This article describes a production method for the creation of non-repetitive ambient music.
Imagine a piano player recording an improvised piece of music without a fixed tempo, a form of playing called ‘rubato’. With the piano’s sustain pedal down, the player listens to the gaps between the notes, occasionally triggering new notes without regular time intervals between the notes.
I have enjoyed playing this style of music and have wanted to orchestrate the recordings I’ve made, using midi-based virtual instruments, in such a way that the orchestrations would follow my playing.
Using a digital audio workstation like Apple’s ‘Logic Pro’, it is possible, via a process called ‘beat mapping’, to create a tempo definition called a ‘tempo map’ to a piece of music after it has been recorded. This tempo map follows the fluctuating tempo of the music as it was played, in such a way that midi-based instruments that are recorded afterwards, follow the tempo of the original recording. Loop-based textures that weave in and out of the arrangement, would follow the tempo in a semi-random fashion.
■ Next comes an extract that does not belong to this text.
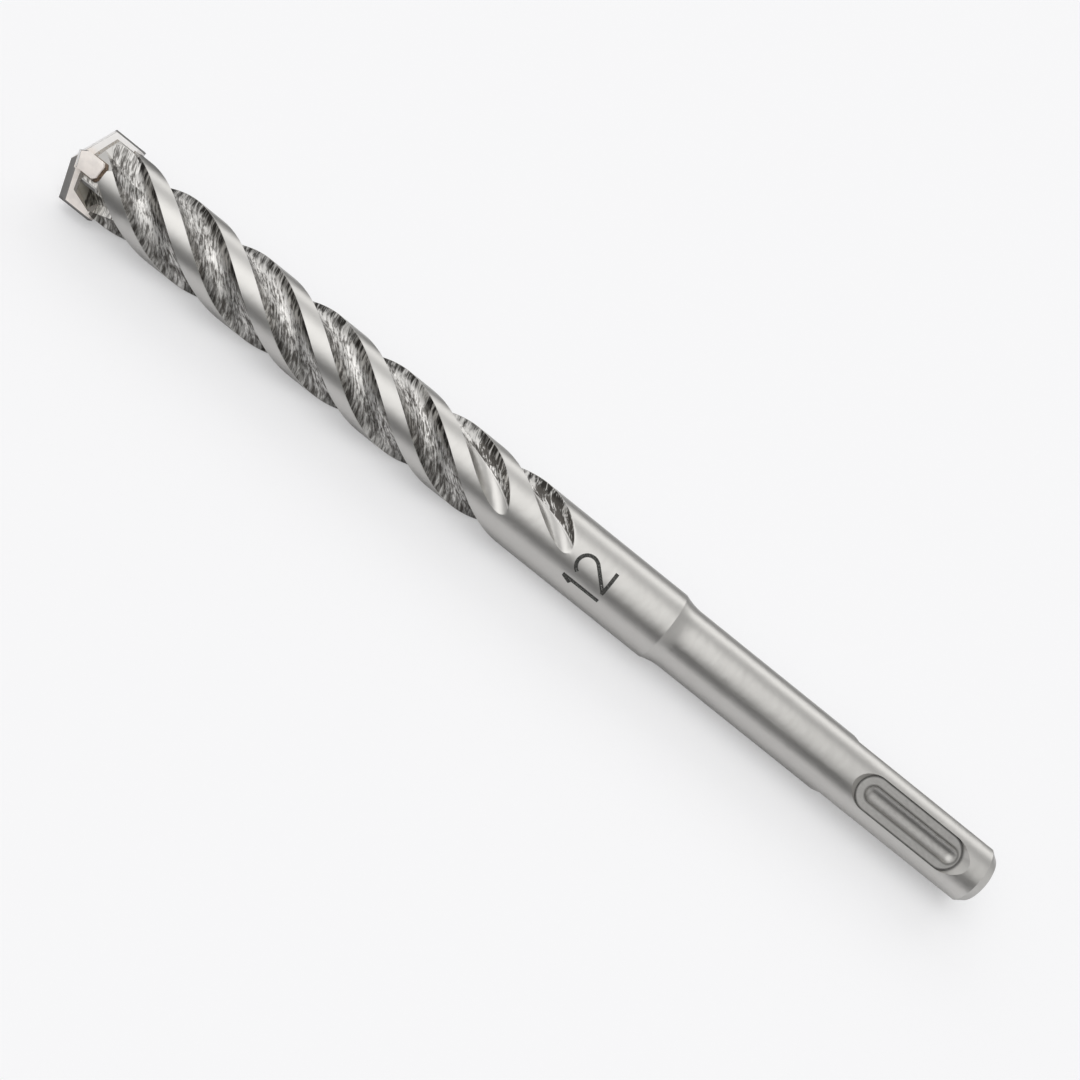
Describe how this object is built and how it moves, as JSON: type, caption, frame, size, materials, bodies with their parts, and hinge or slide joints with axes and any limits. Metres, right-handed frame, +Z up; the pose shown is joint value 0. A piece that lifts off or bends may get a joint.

These midi-based, virtual instruments can add a random form of repetition that follows the main musical events of the original recording, yet have ‘excursions’ on their own that appear somewhat autonomous. Particularly musical textures, notes that have a randomness about them, but follow the general direction the music is going, can appear to the listener ‘in context’ while at the same time bringing a sense of surprise to the composition.
An example of such a spontaneous composition would be ‘Across the Water’ from my album ‘Silver to the Sea’.
Musical cointegration
The term cointegration comes from the world of statistics, it describes a loose connection between two things. Unlike correlation, where there is a tight connection between, for instance, the price of milk and the price of cream, cointegration is often explained with the following metaphor: imagine a drunk with a dog on a leash walking home from the pub. The drunk is heading home in a somewhat disorderly fashion, the dog, concerned with all the things that dogs are concerned with, but held by a leash, wanders across the pavement — both have a randomness and freedom to their movement, yet they are constrained by each other. Eventually they will find their way home…
Applied to music this technique brings a sense of time to a recording that is otherwise recorded without the musician expressing an internalised time map. The arrangement can bring about interesting coincidences and serendipitous musical accidents within the spontaneous flow of the original recording.